Second, check the metadata if you can. While many social media platforms strip metadata, some AI-generated images contain "C2PA" metadata—a digital "nutrition label" that identifies the image as AI-generated. Adobe and other major tech players are pushing for this to become the industry standard for transparency.
Third, use an AI detector like Hive Moderation or Illuminarty. They aren't 100% perfect—they can give false positives—but they’re a great second opinion if your gut is telling you something is wrong. They look for mathematical patterns in the pixels that are invisible to the human eye but common in GANs (Generative Adversarial Networks).
Actionable Steps for Navigating the New Reality
Staying informed isn't just about spotting fakes; it's about developing a healthy sense of digital literacy. The world isn't going back to "pre-AI" times, so we have to adapt.
- Zoom in on the details: Stop looking at the whole image and start looking at the corners, the hair-to-background transitions, and the symmetry of accessories.
- Verify the source: Who posted this? Is it a reputable journalist or an account with 12 followers and a "blue check" they bought yesterday?
- Cross-reference: If a photo depicts a major event, look for other angles.

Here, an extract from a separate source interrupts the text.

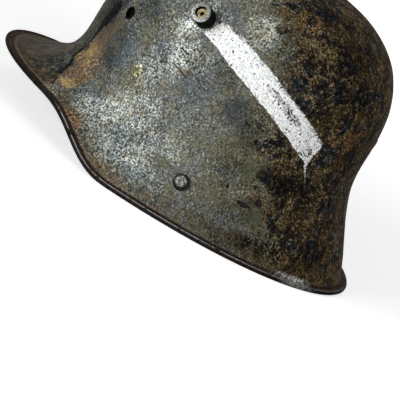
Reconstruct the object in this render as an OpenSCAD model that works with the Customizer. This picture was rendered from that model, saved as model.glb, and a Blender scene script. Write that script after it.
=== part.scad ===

If there’s only one "perfect" photo of a massive explosion or a celebrity scandal, and no one else caught it on their phone, it's likely a fabrication.
- Trust your "Uncanny Valley" instinct: If your brain feels a slight sense of revulsion or "off-ness" when looking at a face, don't ignore it. Evolution has spent millions of years training us to recognize human faces; trust that hardware.
- Use browser extensions: Install tools that help with reverse image searches and metadata checking so you can verify images with two clicks.
The reality is that AI is getting better every single day. What works to spot a fake today might not work six months from now. But by focusing on the underlying logic—light, physics, and anatomy—you can stay one step ahead of the algorithms. Be skeptical, stay curious, and always look at the hands.